Samsung Has Lost a Fifth of Value And No One Has a Sell Rating

(Bloomberg) -- The global tech selloff has dealt a fresh blow to Samsung Electronics Co., whose shares have sharply underperformed the broader South Korean equity market this year.

Having lost more than 3% so far this month, the world’s largest memory chipmaker is now down 21% from a Jan. 11 peak, with foreign investors selling a net 18.24 trillion won ($15.3 billion) worth of its shares. Concerns about the impact of inflation are adding to worries about slow phone shipments and peaking DRAM chip prices.

While it’s still early days in October, the stock is staring at a fourth straight month of losses, which would be the longest such losing run since 2018.

The tone from analysts in Korea, where sell ratings are a rarity, still remains bullish. About 93% of 45 analysts covering the stock have a buy or equivalent rating on Samsung, up two percentage points since early August, according to Bloomberg-compiled data. No one has a sell rating on the stock. They expect Samsung to gain 40% over the next 12 months.

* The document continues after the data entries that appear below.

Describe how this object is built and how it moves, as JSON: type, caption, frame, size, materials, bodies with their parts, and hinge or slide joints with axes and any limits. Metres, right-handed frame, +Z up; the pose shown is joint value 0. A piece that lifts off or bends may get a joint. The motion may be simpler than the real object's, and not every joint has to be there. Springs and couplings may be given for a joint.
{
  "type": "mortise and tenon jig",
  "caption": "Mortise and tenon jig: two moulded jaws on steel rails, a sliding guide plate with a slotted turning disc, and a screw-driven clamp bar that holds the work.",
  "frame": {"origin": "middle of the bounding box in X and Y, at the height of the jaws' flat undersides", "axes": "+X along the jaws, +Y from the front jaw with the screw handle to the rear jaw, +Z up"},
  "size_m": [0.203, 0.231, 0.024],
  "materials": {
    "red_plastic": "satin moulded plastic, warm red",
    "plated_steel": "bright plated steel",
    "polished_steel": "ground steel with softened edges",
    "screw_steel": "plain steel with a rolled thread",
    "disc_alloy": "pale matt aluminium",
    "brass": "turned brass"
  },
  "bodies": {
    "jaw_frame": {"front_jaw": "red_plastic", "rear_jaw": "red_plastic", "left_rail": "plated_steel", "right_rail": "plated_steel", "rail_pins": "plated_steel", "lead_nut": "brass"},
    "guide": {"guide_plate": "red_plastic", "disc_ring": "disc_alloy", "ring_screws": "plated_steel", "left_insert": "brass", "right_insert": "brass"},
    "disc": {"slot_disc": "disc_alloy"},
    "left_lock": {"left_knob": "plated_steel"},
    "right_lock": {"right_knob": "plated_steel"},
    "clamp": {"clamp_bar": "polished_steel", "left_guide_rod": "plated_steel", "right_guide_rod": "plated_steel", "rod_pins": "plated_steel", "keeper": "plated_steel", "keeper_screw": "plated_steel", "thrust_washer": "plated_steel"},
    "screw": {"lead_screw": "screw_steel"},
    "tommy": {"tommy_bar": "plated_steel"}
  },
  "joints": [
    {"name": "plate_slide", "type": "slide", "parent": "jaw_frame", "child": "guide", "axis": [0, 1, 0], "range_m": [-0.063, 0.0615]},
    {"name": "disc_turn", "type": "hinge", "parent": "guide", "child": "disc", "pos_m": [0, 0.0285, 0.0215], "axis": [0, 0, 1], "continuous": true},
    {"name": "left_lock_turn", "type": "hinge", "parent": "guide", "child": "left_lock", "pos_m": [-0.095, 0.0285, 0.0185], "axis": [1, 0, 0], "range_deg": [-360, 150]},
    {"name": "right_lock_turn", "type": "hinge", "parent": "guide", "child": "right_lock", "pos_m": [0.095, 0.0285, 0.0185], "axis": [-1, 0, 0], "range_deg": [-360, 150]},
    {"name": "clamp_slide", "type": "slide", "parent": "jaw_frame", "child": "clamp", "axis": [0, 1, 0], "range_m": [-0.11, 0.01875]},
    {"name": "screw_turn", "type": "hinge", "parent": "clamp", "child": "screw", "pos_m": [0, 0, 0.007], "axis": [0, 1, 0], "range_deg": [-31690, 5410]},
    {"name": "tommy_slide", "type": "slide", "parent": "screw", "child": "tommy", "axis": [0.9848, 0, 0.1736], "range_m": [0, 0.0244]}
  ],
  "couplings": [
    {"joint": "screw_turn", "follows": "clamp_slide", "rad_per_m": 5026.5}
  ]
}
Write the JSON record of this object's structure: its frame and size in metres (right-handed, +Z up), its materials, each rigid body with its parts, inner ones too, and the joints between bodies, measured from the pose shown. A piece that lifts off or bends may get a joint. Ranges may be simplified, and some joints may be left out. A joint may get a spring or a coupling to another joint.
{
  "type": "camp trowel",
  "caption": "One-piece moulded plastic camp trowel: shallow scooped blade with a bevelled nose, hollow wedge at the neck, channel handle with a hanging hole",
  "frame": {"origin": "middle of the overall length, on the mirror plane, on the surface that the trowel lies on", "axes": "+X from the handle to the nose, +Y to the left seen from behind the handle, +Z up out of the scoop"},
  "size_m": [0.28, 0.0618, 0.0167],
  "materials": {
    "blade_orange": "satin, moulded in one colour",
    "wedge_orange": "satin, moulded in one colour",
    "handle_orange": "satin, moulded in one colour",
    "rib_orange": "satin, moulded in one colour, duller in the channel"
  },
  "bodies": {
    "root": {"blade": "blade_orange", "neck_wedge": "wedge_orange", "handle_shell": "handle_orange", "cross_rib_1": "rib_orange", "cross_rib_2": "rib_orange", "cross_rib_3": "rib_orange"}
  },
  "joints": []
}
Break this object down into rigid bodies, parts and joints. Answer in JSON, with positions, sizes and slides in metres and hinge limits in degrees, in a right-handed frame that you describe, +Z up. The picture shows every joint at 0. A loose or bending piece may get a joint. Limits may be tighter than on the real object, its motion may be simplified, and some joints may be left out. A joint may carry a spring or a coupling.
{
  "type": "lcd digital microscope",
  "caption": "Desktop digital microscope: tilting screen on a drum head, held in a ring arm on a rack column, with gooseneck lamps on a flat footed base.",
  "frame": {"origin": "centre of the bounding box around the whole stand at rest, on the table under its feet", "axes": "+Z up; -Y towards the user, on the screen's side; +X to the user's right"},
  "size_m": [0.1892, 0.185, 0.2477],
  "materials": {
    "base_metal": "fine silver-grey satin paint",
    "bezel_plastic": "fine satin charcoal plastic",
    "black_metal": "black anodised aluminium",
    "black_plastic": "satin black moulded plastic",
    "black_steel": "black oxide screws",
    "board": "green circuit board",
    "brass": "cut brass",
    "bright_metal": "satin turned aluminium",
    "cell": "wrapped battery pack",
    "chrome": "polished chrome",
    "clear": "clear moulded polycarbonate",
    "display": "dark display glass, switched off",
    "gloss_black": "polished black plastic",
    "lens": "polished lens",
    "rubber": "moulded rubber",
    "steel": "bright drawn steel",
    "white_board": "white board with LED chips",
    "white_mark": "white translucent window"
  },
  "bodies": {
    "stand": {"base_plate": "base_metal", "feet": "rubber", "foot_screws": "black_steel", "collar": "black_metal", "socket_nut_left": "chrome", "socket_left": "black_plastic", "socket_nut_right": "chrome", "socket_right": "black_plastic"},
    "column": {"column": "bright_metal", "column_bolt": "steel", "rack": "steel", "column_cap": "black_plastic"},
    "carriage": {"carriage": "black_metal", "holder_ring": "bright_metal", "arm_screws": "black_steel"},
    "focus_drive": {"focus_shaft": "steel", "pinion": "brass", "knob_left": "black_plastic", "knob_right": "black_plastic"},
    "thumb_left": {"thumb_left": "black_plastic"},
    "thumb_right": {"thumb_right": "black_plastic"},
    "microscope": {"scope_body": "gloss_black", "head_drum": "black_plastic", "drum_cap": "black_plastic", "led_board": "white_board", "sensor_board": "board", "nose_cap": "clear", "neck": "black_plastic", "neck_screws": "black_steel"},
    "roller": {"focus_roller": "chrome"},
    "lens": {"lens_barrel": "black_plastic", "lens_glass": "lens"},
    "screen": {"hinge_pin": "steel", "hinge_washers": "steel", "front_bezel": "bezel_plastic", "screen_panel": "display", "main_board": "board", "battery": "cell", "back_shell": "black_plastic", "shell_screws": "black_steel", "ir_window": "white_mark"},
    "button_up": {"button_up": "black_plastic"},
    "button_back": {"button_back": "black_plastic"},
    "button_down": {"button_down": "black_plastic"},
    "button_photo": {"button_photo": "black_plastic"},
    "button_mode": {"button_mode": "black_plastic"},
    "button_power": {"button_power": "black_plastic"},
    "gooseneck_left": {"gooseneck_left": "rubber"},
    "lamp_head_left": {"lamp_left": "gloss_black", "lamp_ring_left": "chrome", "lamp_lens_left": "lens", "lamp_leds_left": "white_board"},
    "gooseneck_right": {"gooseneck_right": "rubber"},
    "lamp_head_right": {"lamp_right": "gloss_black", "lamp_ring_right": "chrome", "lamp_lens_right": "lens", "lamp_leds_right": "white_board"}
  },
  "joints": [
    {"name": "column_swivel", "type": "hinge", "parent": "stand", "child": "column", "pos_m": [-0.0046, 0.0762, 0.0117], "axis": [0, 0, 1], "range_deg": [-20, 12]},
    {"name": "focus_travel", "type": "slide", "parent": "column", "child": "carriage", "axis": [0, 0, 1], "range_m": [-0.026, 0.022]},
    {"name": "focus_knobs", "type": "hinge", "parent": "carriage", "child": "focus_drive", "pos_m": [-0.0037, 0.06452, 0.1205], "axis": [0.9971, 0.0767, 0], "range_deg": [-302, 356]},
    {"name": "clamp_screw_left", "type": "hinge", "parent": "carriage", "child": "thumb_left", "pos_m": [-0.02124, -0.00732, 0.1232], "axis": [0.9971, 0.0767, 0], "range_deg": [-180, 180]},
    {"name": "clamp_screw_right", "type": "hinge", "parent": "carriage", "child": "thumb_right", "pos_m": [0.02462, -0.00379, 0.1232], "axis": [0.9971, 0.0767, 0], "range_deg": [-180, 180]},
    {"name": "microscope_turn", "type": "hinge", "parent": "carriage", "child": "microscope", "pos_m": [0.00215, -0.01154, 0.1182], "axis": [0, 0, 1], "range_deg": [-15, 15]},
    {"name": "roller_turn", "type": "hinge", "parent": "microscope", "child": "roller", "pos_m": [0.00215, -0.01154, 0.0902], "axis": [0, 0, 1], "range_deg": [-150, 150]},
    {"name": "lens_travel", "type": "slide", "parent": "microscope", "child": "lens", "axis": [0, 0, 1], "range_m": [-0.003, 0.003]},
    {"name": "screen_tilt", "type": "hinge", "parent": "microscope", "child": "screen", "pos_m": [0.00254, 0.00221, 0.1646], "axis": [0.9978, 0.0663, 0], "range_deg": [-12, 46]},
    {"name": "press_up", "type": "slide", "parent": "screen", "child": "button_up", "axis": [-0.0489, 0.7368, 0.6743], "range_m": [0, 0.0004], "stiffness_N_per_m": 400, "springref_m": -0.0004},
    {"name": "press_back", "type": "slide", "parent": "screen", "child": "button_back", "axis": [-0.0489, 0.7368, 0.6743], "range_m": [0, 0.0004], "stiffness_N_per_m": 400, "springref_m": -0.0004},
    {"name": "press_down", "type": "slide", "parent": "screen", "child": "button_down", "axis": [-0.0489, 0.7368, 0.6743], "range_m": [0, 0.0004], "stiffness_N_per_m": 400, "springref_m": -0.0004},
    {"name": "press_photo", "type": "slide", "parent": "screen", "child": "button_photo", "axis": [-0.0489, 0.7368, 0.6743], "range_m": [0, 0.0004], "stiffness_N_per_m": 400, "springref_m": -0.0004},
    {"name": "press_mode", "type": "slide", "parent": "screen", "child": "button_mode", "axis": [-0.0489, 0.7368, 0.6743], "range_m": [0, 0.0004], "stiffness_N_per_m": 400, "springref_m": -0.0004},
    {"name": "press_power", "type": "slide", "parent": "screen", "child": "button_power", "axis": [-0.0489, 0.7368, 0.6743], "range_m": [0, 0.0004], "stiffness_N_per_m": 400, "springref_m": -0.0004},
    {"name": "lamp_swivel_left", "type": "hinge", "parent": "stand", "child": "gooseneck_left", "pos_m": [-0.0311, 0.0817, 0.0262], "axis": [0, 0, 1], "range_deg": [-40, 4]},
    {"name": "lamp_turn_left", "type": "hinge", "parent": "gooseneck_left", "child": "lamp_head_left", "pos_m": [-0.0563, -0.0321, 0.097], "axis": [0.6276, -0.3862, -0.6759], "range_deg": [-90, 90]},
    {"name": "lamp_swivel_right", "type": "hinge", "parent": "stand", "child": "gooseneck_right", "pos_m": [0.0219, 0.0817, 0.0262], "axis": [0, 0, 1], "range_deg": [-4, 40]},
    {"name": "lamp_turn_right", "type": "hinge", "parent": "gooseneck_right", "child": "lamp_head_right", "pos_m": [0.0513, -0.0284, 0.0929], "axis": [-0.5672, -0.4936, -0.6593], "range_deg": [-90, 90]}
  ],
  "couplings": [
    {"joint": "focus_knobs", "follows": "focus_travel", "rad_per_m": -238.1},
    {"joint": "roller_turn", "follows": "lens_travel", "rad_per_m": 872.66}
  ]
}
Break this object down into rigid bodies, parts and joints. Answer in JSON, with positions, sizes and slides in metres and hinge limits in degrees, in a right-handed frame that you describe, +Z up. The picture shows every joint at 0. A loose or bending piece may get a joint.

“The overall operating profit this year is beating the market consensus by a great extent so the continuing earnings surprise needs to be re-evaluated,” Hyundai Motor Securities Co. analyst Roh Geun-Chang said in a note. “Buy-and-hold strategy should remain effective as the quality of profit has begun to change,” he said.

Samsung is now trading at less than 11 times forward earnings, close to the five-year average, compared with smartphone rival Apple Inc.’s multiple of 25 times. Apple shares have gained more than 9% since Jan. 11.